### To do:
Lines that include the word "scene" are the ones to copy.

### Recorded information:
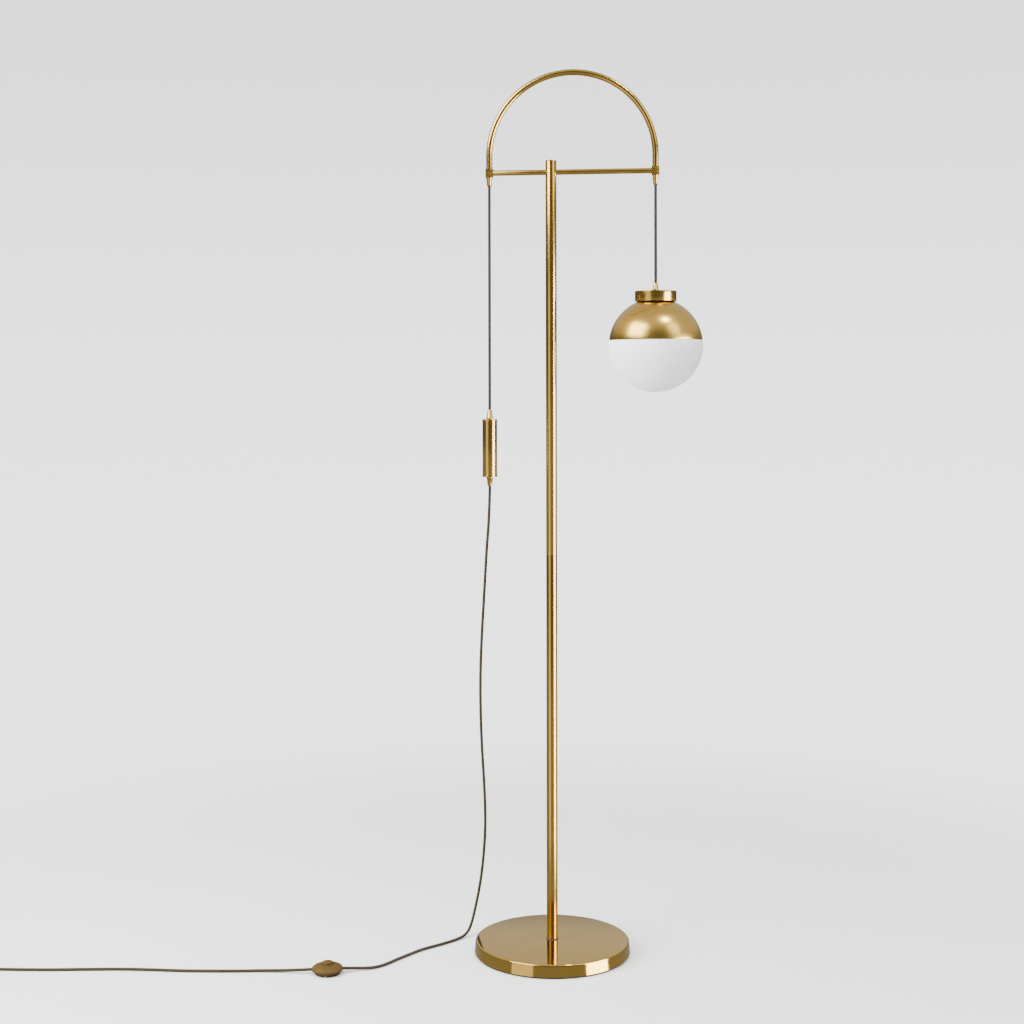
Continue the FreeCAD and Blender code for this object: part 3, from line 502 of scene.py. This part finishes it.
def cord_tube(name, route, diameter, braid=0.0021):
    """A braided tube along a smooth route; returns the piece and the points it follows."""
    guide = spline_object(name + "_guide", route)
    line = bpy.data.meshes.new_from_object(guide)
    path = [vertex.co.copy() for vertex in line.vertices]
    length = sum((b - a).length for a, b in zip(path, path[1:]))
    guide.data.bevel_depth = diameter / 2
    guide.data.bevel_resolution = 4
    guide.data.use_fill_caps = True
    mesh = bpy.data.meshes.new_from_object(guide)
    mesh.name = name
    bpy.data.objects.remove(guide)
    bpy.data.meshes.remove(line)
    for face in mesh.polygons:
        face.use_smooth = True
    mesh.set_sharp_from_angle(angle=math.radians(60))
    mesh.materials.clear()
    mesh.materials.append(cord_material(name + "_braid", round(length / braid)))
    piece = bpy.data.objects.new(name, mesh)
    bpy.context.scene.collection.objects.link(piece)
    return piece, path, length


# ---------------------------------------------------------------- operators


class LAMP_OT_camera(bpy.types.Operator):
    """Set the camera at standing height, a little to the right of the lamp"""

    bl_idname = "lamp.camera"
    bl_label = "Camera"

    def execute(self, context):
        data = bpy.data.cameras.new("view_camera")
        data.sensor_width = 36.0
        data.lens = 58.104
        data.shift_y = -0.12
        data.clip_end = 100.0
        camera = bpy.data.objects.new("view_camera", data)
        context.scene.collection.objects.link(camera)
        turn = Matrix.Rotation(math.radians(6.567), 4, "Z")
        tilt = Matrix.Rotation(math.radians(90.0 - 0.129), 4, "X")
        roll = Matrix.Rotation(math.radians(-0.1), 4, "Z")
        place = Matrix.Translation((0.2713, -2.9792, 1.0260))
        camera.matrix_world = place @ turn @ tilt @ roll
        context.scene.camera = camera
        return {"FINISHED"}


def coil_route(centre, diameter):
    """Neat turns: a lower layer wound inwards, then an upper one outwards."""
    rows = [0.0383, 0.0329, 0.0275, 0.0221, 0.0248, 0.0302, 0.0356, 0.0366]
    lower = 4
    steps = 18
    low = 0.0028
    high = low + diameter * 0.86
    points = []
    for number in range(1, round((len(rows) - 0.79) * steps) + 1):
        turn = number / steps
        index = int(turn)
        row = rows[min(index, len(rows) - 1)]
        after = rows[min(index + 1, len(rows) - 1)]
        blend = min(1.0, max(0.0, (turn - index - 0.5) / 0.5))
        height = low if index < lower else high
        if index == lower - 1:
            height = low + (high - low) * blend
        radius = row + (after - row) * blend
        angle = -math.pi / 2 - 2 * math.pi * turn
        points.append((centre[0] + radius * math.cos(angle),
                       centre[1] + radius * math.sin(angle), height))
    return points


class LAMP_OT_cords(bpy.types.Operator):
    """Hang and lay the braided cord along its route"""

    bl_idname = "lamp.cords"
    bl_label = "Cords"

    def execute(self, context):
        diameter = sizes().cord_diameter
        self.pendant_cord(diameter)
        self.upper_cord(diameter)
        self.drop_cord(diameter)
        self.lead_cord(diameter)
        return {"FINISHED"}

    def straight(self, name, x, low, high, diameter, count):
        route = [(x, 0.0, high + (low - high) * number / count) for number in range(count + 1)]
        return cord_tube(name, route, diameter)

    def pendant_cord(self, diameter):
        low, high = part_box("pendant_cord")
        x = (low.x + high.x) / 2
        piece, path, length = self.straight("pendant_cord_braided", x, low.z, high.z, diameter, 6)
        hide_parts("pendant_cord")
        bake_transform(piece)

    def upper_cord(self, diameter):
        low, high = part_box("cord_upper_left")
        x = (low.x + high.x) / 2
        piece, path, length = self.straight("cord_upper_braided", x, low.z, high.z, diameter, 8)
        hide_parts("cord_upper_left")
        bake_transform(piece)

    def drop_cord(self, diameter):
        piece, path, length = cord_tube("cord_drop_braided", DROP_ROUTE, diameter)
        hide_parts("cord_drop")
        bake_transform(piece)

    def lead_cord(self, diameter):
        centre = middle("cord_coil")
        route = LEAD_ROUTE + coil_route(centre, diameter) + TAIL_ROUTE
        piece, path, length = cord_tube("cord_lead_braided", route, diameter)
        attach(piece, "stand")
        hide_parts("cord_lead", "cord_coil", "cord_tail")


class LAMP_OT_base(bpy.types.Operator):
    """Turn the round base's cover with its rounded edge"""

    bl_idname = "lamp.base"
    bl_label = "Base"

    def execute(self, context):
        low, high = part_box("base_cover")
        outer = min(high.x - low.x, high.y - low.y) / 2
        draft = 1.8 * MM
        wall = 1.5 * MM
        edge = 3.2 * MM
        bore = 5.0 * MM
        top_radius = outer - draft
        outline = [(bore, high.z)]
        outline += [(top_radius - edge + r, z) for r, z in arc(0, high.z - edge, edge, 90, 0, 8)]
        outline += [(outer, low.z + 0.0004), (outer - 0.0004, low.z), (outer - wall, low.z),
                    (top_radius - wall, high.z - edge), (top_radius - edge, high.z - wall),
                    (bore, high.z - wall)]
        bm = lathe(outline, (0, 0), radius=0, steps=192)
        add_piece("base_plate", bm, "plate", "stand", "base_cover", sharp=50)
        return {"FINISHED"}


class LAMP_OT_pole(bpy.types.Operator):
    """Turn the two pole tubes and the cap"""

    bl_idname = "lamp.pole"
    bl_label = "Pole"

    def execute(self, context):
        wall = 1.5 * MM
        for node, name in (("pole_lower", "pole_tube_lower"), ("pole_upper", "pole_tube_upper")):
            low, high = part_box(node)
            radius = (high.x - low.x) / 2
            outline = [(radius - wall, low.z), (radius, low.z), (radius, high.z),
                       (radius - wall, high.z)]
            bm = lathe(outline, (0, 0), radius=0.0003)
            add_piece(name, bm, "polished", "stand", node)
        low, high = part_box("pole_cap")
        radius = (high.x - low.x) / 2
        seat = high.z - 2.0 * MM
        outline = [(0, low.z), (radius - wall, low.z), (radius - wall, seat), (radius, seat),
                   (radius, high.z), (0, high.z)]
        bm = lathe(outline, (0, 0), radius=0.0007, closed=False)
        add_piece("pole_end_cap", bm, "polished", "stand", "pole_cap")
        return {"FINISHED"}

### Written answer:
Continue the FreeCAD and Blender code for this object: part 3, from line 502 of scene.py. This part finishes it.
    bpy.context.scene.collection.objects.link(piece)
        context.scene.collection.objects.link(camera)
        context.scene.camera = camera